Isn’t it just (or also) tribalism?
I’m vegan. When I hear of someone going vegan, I think “Hurray! My team is winning.” When I hear of something giving up their veganism, I think “Boo! Someone thinks I’m wrong.”
I think other things, too. I have actual beliefs and motivations beyond this silly Us vs. Them scheme.
But I think most of us are highly susceptible to this way of thinking. And for things that are more emotionally or politically charged (gender identity stuff certainly fits here), most of us are even more susceptible. The stakes are higher. It’s easier for our identities to be wrapped up in it.
I’m not defending this, but I think it’s there. (And yes, it can lead to some nasty, thoughtless stuff.)

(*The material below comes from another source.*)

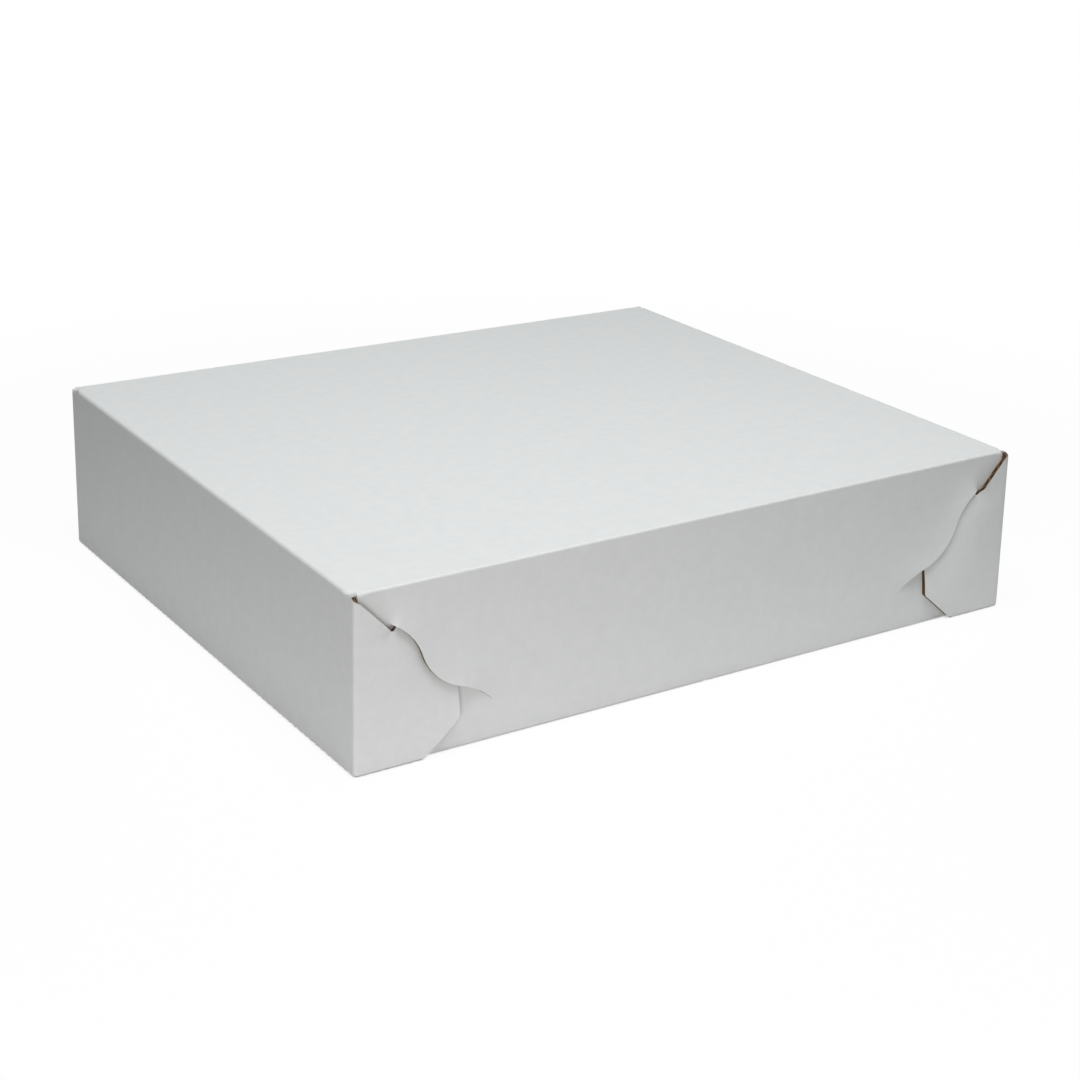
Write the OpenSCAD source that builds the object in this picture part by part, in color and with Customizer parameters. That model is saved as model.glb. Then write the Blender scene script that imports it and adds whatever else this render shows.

@ArtyMorty #5 – Institutional distrust does not go away that easily. It can take a generation, or longer, after the problems are actually fixed for some people to be convinced that that kind of change isn’t just a surface level PR move. During that time, any stories which can be interpreted as providing evidence that the institution is going back to its old ways (or never left) will be taken that way by some and used as a “See, I told you we could never really trust them!” cautionary tale.
But, yeah, just because the paranoia might be justified, doesn’t mean that the reaction to it is free from problems.